And so: bread is very difficult. Things that are difficult, however, are useful.
Especially when – as with bread – there is a payoff. With bread, the payoff happens throughout. You feel the ingredients congeal and pull at each other when you hit the right consistency in the dough; you marvel at the way that the ball of dough, which had started the size of a whiffle ball, doubles or triples in size given a good hour under a damp cloth in a stairwell; you feel it change as you knead it into knots and double it over itself for "at least 10 minutes" (that's what all the baking blogs recommend); and then you get to smell it as it changes again in the oven in the final two hours of the process.
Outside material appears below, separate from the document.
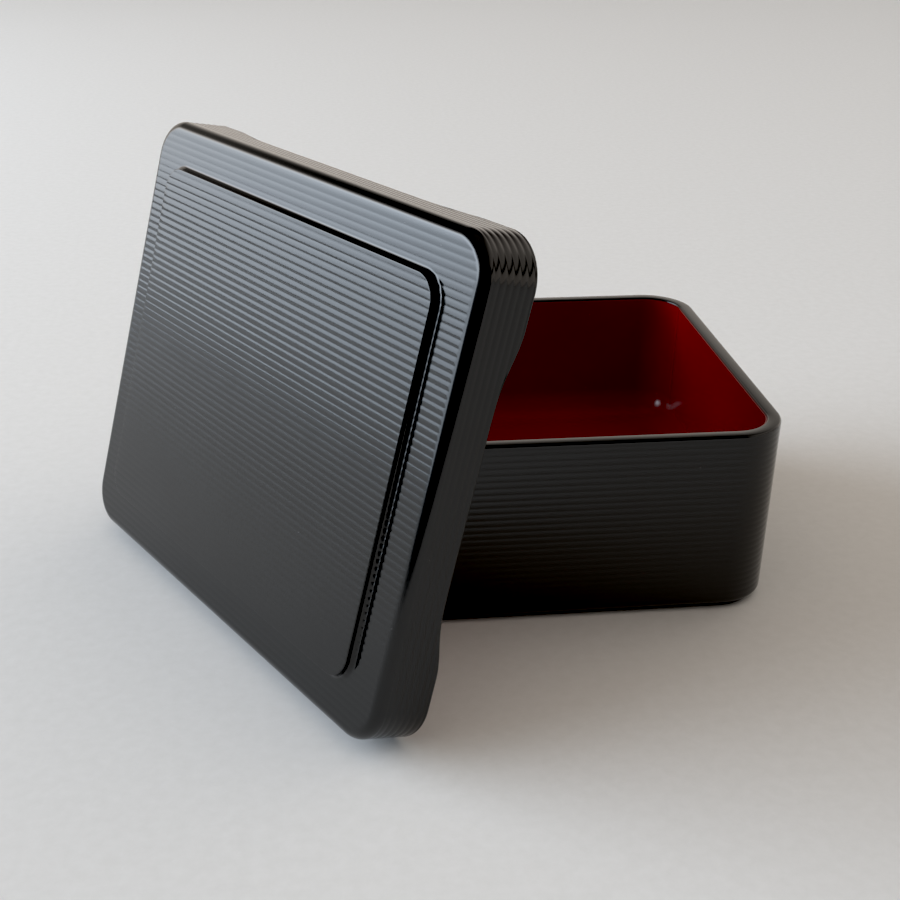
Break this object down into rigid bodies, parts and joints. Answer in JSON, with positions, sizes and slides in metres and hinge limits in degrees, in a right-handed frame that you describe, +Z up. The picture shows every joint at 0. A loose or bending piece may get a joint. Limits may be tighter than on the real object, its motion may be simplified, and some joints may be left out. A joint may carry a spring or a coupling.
{
  "type": "bento lunch box",
  "caption": "Rectangular single-tier bento box with finely ribbed black walls, red lacquered inside and a deep lift-off lid with scooped edges, shown leaning on the box.",
  "frame": {"origin": "middle of the footprint of box and leaning lid together, on the table", "axes": "+X along the box's long side, +Y along its short side, away from the front, +Z up"},
  "size_m": [0.2142, 0.1942, 0.1357],
  "materials": {
    "black_plastic": "gloss black lacquer-look plastic, finely ribbed",
    "red_lacquer": "gloss deep red lacquer coat"
  },
  "bodies": {
    "box": {"box_body": "black_plastic", "box_inner_lacquer": "red_lacquer"},
    "lid": {"lid_shell": "black_plastic", "lid_inner_lacquer": "red_lacquer"}
  },
  "joints": [
    {"name": "lid_lift", "type": "slide", "parent": "box", "child": "lid", "axis": [0, 0, 1], "range_m": [0, 0.08]}
  ]
}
I do this thing where I open the oven just a little to say "I can't believe you are real" to the bread.
I know that's crazy, but I also know that other women must have a version of this. We are grateful to the bread. We needed something to live up to its reputation.
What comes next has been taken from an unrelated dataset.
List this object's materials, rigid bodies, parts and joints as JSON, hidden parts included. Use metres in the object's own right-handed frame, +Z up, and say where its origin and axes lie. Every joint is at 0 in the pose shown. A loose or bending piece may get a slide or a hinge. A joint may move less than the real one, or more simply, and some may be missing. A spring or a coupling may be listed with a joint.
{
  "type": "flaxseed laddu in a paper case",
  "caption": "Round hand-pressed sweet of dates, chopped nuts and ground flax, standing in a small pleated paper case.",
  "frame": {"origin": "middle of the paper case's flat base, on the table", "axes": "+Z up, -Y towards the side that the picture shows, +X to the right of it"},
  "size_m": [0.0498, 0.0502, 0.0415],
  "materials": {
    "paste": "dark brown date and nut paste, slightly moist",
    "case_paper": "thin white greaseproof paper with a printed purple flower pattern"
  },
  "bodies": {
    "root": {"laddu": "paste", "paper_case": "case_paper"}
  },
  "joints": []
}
A few years ago, Nigella Lawson published a cookbook called How To Be A Domestic Goddess. In its introduction, Lawson posits that choosing to bake is actually, perhaps antithetically, a feminist act: "There's something intrinsically misogynistic about decrying a tradition because it has always been female," she writes.
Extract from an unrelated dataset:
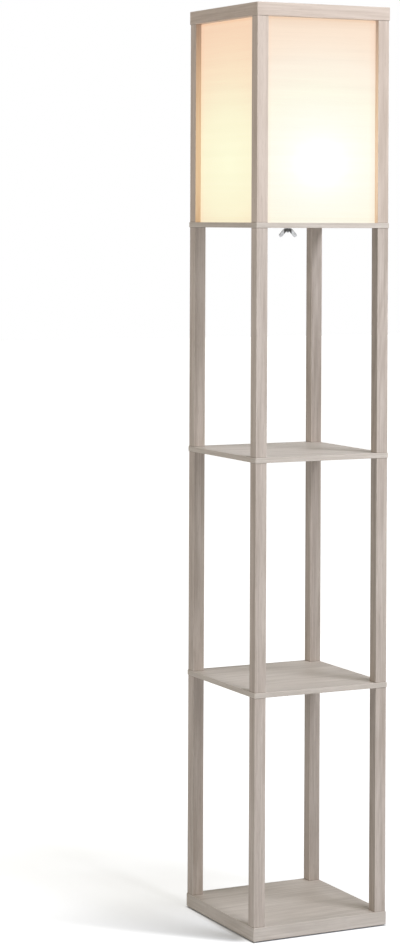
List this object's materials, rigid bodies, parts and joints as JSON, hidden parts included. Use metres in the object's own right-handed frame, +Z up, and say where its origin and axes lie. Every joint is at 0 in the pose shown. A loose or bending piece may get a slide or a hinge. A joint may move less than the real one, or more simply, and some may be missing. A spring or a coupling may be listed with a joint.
{
  "type": "shelf floor lamp",
  "caption": "Tall square floor lamp with open shelves between four posts and a lit fabric box on top.",
  "frame": {"origin": "centre of the footprint at floor level", "axes": "+Z up, -Y the front, +X to the right seen from the front; the cord entry is at the back, +Y"},
  "size_m": [0.26, 0.26, 1.6],
  "materials": {
    "wood_foil": "satin wood-grain foil, greige",
    "pad_rubber": "matte",
    "zinc_steel": "zinc plated",
    "foil_plastic": "matte, matched to the foil",
    "hardwood": "bare",
    "shade_fabric": "fine plain weave, lit from inside",
    "shade_liner": "translucent",
    "holder_black": "moulded, satin",
    "core_ceramic": "unglazed",
    "contact_brass": "plain",
    "bright_zinc": "bright",
    "cap_nickel": "nickel plated",
    "insulator_black": "glassy",
    "collar_white": "satin",
    "globe_opal": "opal",
    "led_aluminium": "white solder mask",
    "chip_yellow": "phosphor",
    "circuit_green": "circuit board"
  },
  "bodies": {
    "stand": {"base_board": "wood_foil", "base_bolts": "zinc_steel", "base_washers": "zinc_steel", "centre_contact": "contact_brass", "cord_clamp_screw": "zinc_steel", "corner_keys": "hardwood", "foot_pads": "pad_rubber", "high_post_back_left": "wood_foil", "high_post_back_right": "wood_foil", "high_post_front_left": "wood_foil", "high_post_front_right": "wood_foil", "holder_base": "holder_black", "holder_body": "holder_black", "holder_bolt": "zinc_steel", "holder_core": "core_ceramic", "lamp_board": "wood_foil", "lamp_post_back_left": "wood_foil", "lamp_post_back_right": "wood_foil", "lamp_post_front_left": "wood_foil", "lamp_post_front_right": "wood_foil", "liner_back": "shade_liner", "liner_front": "shade_liner", "liner_left": "shade_liner", "liner_right": "shade_liner", "low_post_back_left": "wood_foil", "low_post_back_right": "wood_foil", "low_post_front_left": "wood_foil", "low_post_front_right": "wood_foil", "low_shelf": "wood_foil", "mid_post_back_left": "wood_foil", "mid_post_back_right": "wood_foil", "mid_post_front_left": "wood_foil", "mid_post_front_right": "wood_foil", "mid_shelf": "wood_foil", "post_inserts": "zinc_steel", "screw_shell": "contact_brass", "shade_back": "shade_fabric", "shade_front": "shade_fabric", "shade_left": "shade_fabric", "shade_right": "shade_fabric", "shelf_studs": "zinc_steel", "terminal_screws": "zinc_steel", "top_frame_screws": "zinc_steel", "top_rail_back": "wood_foil", "top_rail_front": "wood_foil", "top_rail_left": "wood_foil", "top_rail_right": "wood_foil", "top_screw_caps": "foil_plastic"},
    "washer": {"clamp_washer": "zinc_steel"},
    "wing_nut": {"wing_nut": "bright_zinc"},
    "bulb_tip": {"bulb_contact": "contact_brass"},
    "bulb": {"bulb_cap": "cap_nickel", "bulb_insulator": "insulator_black", "bulb_collar": "collar_white", "bulb_globe": "globe_opal", "bulb_led_board": "led_aluminium", "bulb_led_chips": "chip_yellow", "bulb_driver_board": "circuit_green"}
  },
  "joints": [
    {"name": "washer_drop", "type": "slide", "parent": "stand", "child": "washer", "axis": [0, 0, -1], "range_m": [0, 0.00601]},
    {"name": "wing_nut_turn", "type": "hinge", "parent": "washer", "child": "wing_nut", "pos_m": [0, 0, 1.212], "axis": [0, 0, -1], "range_deg": [0, 2160]},
    {"name": "bulb_rise", "type": "slide", "parent": "stand", "child": "bulb_tip", "axis": [0, 0, 1], "range_m": [0, 0.0109]},
    {"name": "bulb_turn", "type": "hinge", "parent": "bulb_tip", "child": "bulb", "pos_m": [0, 0, 1.28], "axis": [0, 0, 1], "range_deg": [0, 1080]}
  ],
  "couplings": [
    {"joint": "washer_drop", "follows": "wing_nut_turn", "m_per_rad": 0.00015915},
    {"joint": "bulb_rise", "follows": "bulb_turn", "m_per_rad": 0.00057757}
  ]
}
One thing about baking that separates it from cooking is that it's not as necessary. People don't need bread the same way they need hot asparagus. By this I mean: it is a requisite that people get nutrients by eating meals; it is not a requisite that people have bagels or cookies or scones. In fact, nutritionally speaking, the stuff we bake is not good for us.
Baking exists for pleasure only. It has no alternate agenda. More and more, it seems, women are baking not out of obligation, but for themselves.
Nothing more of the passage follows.